A new parapet had to be constructed with a new lead roof and waterchutes. Festoons of ivy had to be prized out of the masonry and the flint and stonework made good. Many of the window lintels had to be replaced, as they were split and dangerous.
Inside the tower was an amazing accumulation of pigeon guano. It was almost four foot deep and represented the output of the best or worst part of a century. It required a gang of men in protective suits, goggles and masks to remove it.
An internal access ladder was constructed to access the belfry and roof. To prevent reinvasion from the pigeons all windows had to be wired up and the final work consisted of six applications of lime wash. All for the price of approx. £47000! If we had known this figure at the onset I don’t think any of us would have entertained the idea of starting a fundraising process. It was a lot of hard work but it generated fun and good camaraderie. The final result is that the Old Tower is now secure for centuries to come.

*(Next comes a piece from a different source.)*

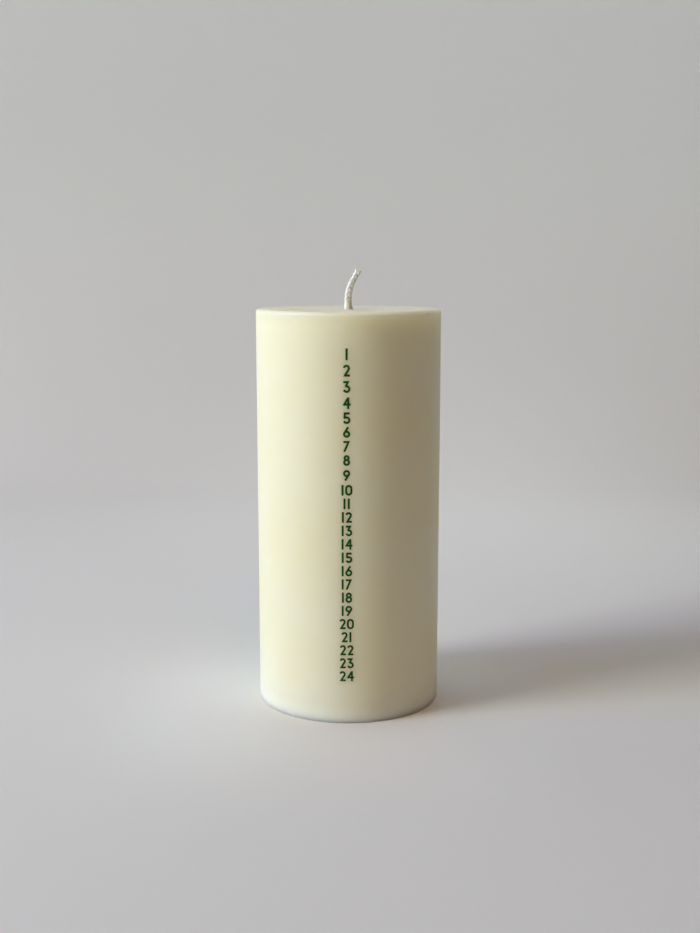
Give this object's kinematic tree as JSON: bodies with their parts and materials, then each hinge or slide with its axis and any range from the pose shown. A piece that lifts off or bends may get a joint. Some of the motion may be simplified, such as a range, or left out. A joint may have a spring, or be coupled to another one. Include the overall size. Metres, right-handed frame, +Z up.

The churchyard and tower are at the confluence of two footpaths converging on Long Marston. One is from Wilstone, the other from Puttenham both crossing a ridged and furrowed field. It is an interesting corner of Long Marston with a number of sensitively converted barns and two old farmhouses; the 16 century thatched cottage has a Victorian addition. It was originally probably just a farm workers home that has survived the changes of time. It was for a number of years, the home of Mary Grieve. She was editor, for nearly a quarter of a century, of Woman magazine, which in her time claimed to be read by half of British women between the ages of 16 and 65!
Why not come and visit this interesting spot? There are some information boards we have erected in the churchyard. Long Marston’s village green is thought to be the site of the pond where Ruth Osborne, the last women in England accused of being a witch, was ducked and drowned. If you don’t believe that, you can drown your disbelief in The Boot or The Queens Head.